L’Algérie partage “entièrement” les préoccupations exprimées par les Nations unies quant à la récente mobilisation des forces dans diverses régions de la Libye, appelant les parties libyennes à “la sagesse et à la retenue”, a indiqué samedi un communiqué du ministère des Affaires étrangères et de la Communauté nationale à l’étranger.
“L’Algérie partage entièrement les préoccupations exprimées par les Nations unies quant à la récente mobilisation des forces dans diverses régions de la Libye et tout particulièrement en direction de ses régions méridionales et occidentales”, soutient le communiqué du ministère.
“Face au nombre, à la diversité et à la complexité des obstacles auxquels se heurte encore la recherche d’un règlement pacifique à la grave crise que vit ce pays frère, la cessation des affrontements fratricides est un acquis précieux qu’il faut préserver à tout prix”, poursuit la même source.
“En conséquence, l’Algérie appelle toutes les parties libyennes à la sagesse et à la retenue pour épargner à leur pays et à leur peuple les retombées tragiques d’une reprise des affrontements dont les premières victimes sont toutes désignées : la solution pacifique de la crise, la réconciliation inter-libyenne, la réunification des institutions et en particulier les institutions sécuritaires, l’arrêt des ingérences étrangères et l’avènement d’une nouvelle ère de sécurité, de stabilité et de prospérité en Libye”, assure le ministère des Affaires étrangères.
Que se passe t-il en Libye
Des informations circulent depuis le début de la semaine dernière que les soldats du maréchal Khalifa Haftar, « le seigneur » de l’est de la Libye, font route en direction de zones du Sud-Ouest contrôlées par le gouvernement rival installé à Tripoli et reconnu par l’ONU, ce qui ravive le spectre de la guerre civile quatre ans après un cessez-le-feu.
De leur part, les autorités de Tripoli ont annoncé la mise en alerte de leurs forces dans le Sud-Ouest. « L’adjoint du chef d’état-major (…) a donné des instructions aux unités de l’armée d’être en état d’alerte et d’être prêtes à repousser toute éventuelle attaque » dans le Sud-Ouest, a annoncé une source de l’état-major des forces du « gouvernement d’union nationale » (GUN) à la chaîne Libya Al-Ahrar.
Khalifa Haftar, avec le soutien militaire d’alliés étrangers, dont l’Egypte et les Emirats arabes unis, avait lancé une offensive brutale, d’avril 2019 à juin 2020, pour s’emparer de Tripoli.
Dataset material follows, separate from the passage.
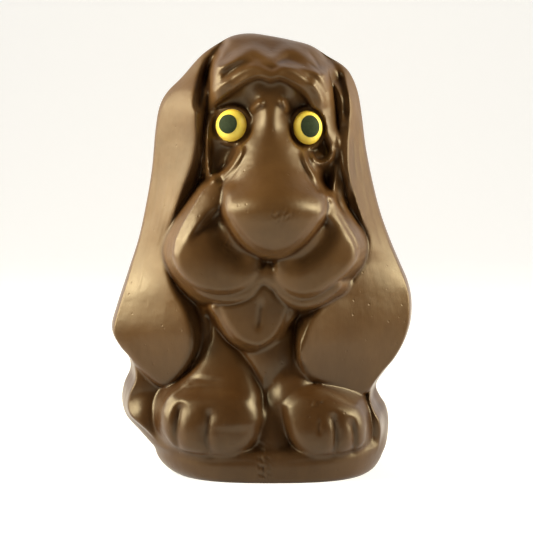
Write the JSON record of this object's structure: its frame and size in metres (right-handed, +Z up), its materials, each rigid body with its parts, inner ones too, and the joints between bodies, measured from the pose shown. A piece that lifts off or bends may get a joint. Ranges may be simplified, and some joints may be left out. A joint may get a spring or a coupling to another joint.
{
  "type": "moulded chocolate dog",
  "caption": "Seated long-eared dog moulded in milk chocolate, with drooping brows and jowls, large front paws, a low foot to stand on and round yellow sugar eyes.",
  "frame": {"origin": "middle of the figure's box, on the ground", "axes": "+X to the right as seen from the front, +Y to the back, +Z up; the nose points along -Y"},
  "size_m": [0.1392, 0.1154, 0.2],
  "materials": {
    "chocolate": "satin-glossy milk chocolate as it leaves a polished mould",
    "yellow_sugar": "hard yellow sugar icing with a soft sheen",
    "green_sugar": "matt dark green sugar icing"
  },
  "bodies": {
    "root": {"dog": "chocolate", "eye_left": "yellow_sugar", "pupil_left": "green_sugar", "eye_right": "yellow_sugar", "pupil_right": "green_sugar"}
  },
  "joints": []
}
Il avait été stoppé in extremis en périphérie de la capitale par les forces du GUN, appuyées par la Turquie. Même si les querelles politiques persistent et dégénèrent fréquemment en affrontements meurtriers entre groupes armés, le cessez-le-feu, signé en octobre 2020 après la déconvenue des troupes du maréchal Haftar, est largement respecté.
Jeudi dernier, le Haut Conseil d’Etat (HCE), sis à Tripoli et qui fait office de Sénat, a dit « suivre avec grande inquiétude les mobilisations militaires des forces d’Haftar dans le Sud-Ouest, visant clairement à renforcer son influence et étendre son contrôle sur des zones stratégiques communes avec nos voisins ». « Ces mouvements [de troupes] sont susceptibles de nous renvoyer aux affrontements armés et sont une menace directe pour le cessez-le-feu » de 2020, sapant tout « effort visant à réunifier l’institution militaire » et causant « l’effondrement du processus politique », a ajouté le HCE dans un communiqué.
L’objectif de Haftar est, vraisemblablement la prise de l’aéroport de Ghadamès, à 650 kilomètres au sud-ouest de Tripoli, actuellement sous contrôle du GUN. La prise par les forces pro-Haftar de Ghadamès, zone stratégique à l’intersection des frontières de la Libye avec l’Algérie et la Tunisie, « marquerait la rupture du cessez-le-feu de 2020 ».
Le contrôle de Ghadamès aurait « plusieurs avantages » pour le camp Haftar : « Empêcher tout mouvement des partisans [d’Abdel Hamid] Dbeibah vers le sud, isoler Dbeibah et retirer à Imad Trabelsi [son ministre de l’intérieur] l’atout précieux » du contrôle de cette zone frontalière, analyse pour l’AFP Jalel Harchaoui, chercheur associé à l’institut britannique Royal United Services. Les forces d’Haftar « convoitent depuis plusieurs années » l’aéroport de Ghadamès et ses alentours, car son contrôle « renforcerait de manière notable la donne territoriale d’Haftar face à l’Algérie, à la Tunisie et au Niger », selon M. Harchaoui. Le camp de l’Est aurait ainsi le contrôle sur tout le Sud, d’est en ouest.